Now take the same $6M revenue company, but with no maintenance contracts, 50% new construction revenue, 40% technician turnover, and the owner running dispatching and estimates personally. Same revenue, vastly different value: 3-4x adjusted EBITDA, probably closer to $2.1M-$2.8M after adjusting EBITDA downward for management replacement cost.

That's a $2-3M gap in enterprise value between two companies with identical top-line revenue. The difference is entirely in the quality of the business.

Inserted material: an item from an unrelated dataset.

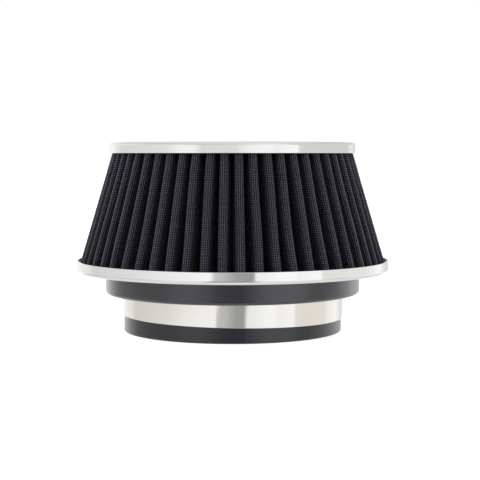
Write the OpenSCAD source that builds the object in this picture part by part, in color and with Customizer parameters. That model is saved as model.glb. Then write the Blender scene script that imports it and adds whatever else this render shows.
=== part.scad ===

The 12-Month Playbook to Maximize Your HVAC Exit

If you're 12-18 months from a potential sale, here's where to focus:

  • Months 1-3: Get your financials clean. Engage a CPA for reviewed (not just compiled) financial statements. Separate personal expenses. Build a trailing-twelve-month P&L that a buyer can trust.
  • Months 1-6: Push maintenance contracts aggressively. Every service call should include a maintenance agreement pitch. Offer first-year discounts to build the base. Aim for 200+ net new contracts.
  • Months 3-6: Lock down your technicians. Implement retention bonuses, review compensation against market rates (median HVAC tech pay is $52K-$62K depending on market), and document training programs.
  • Months 6-9: Delegate yourself out of daily operations. Your service manager should handle dispatching, callbacks, and scheduling. Your office manager should handle billing, payroll, and customer issues. You should be managing strategy, not operations.
  • Months 9-12: Engage an M&A advisor with HVAC transaction experience. Prepare a confidential information memorandum (CIM). Identify and approach 15-20 qualified buyers. Run a competitive process.

The companies that sell for the highest multiples aren't necessarily the biggest — they're the ones where the owner invested in building a business that runs without them, generates predictable recurring revenue, and retains the workforce that makes it all possible.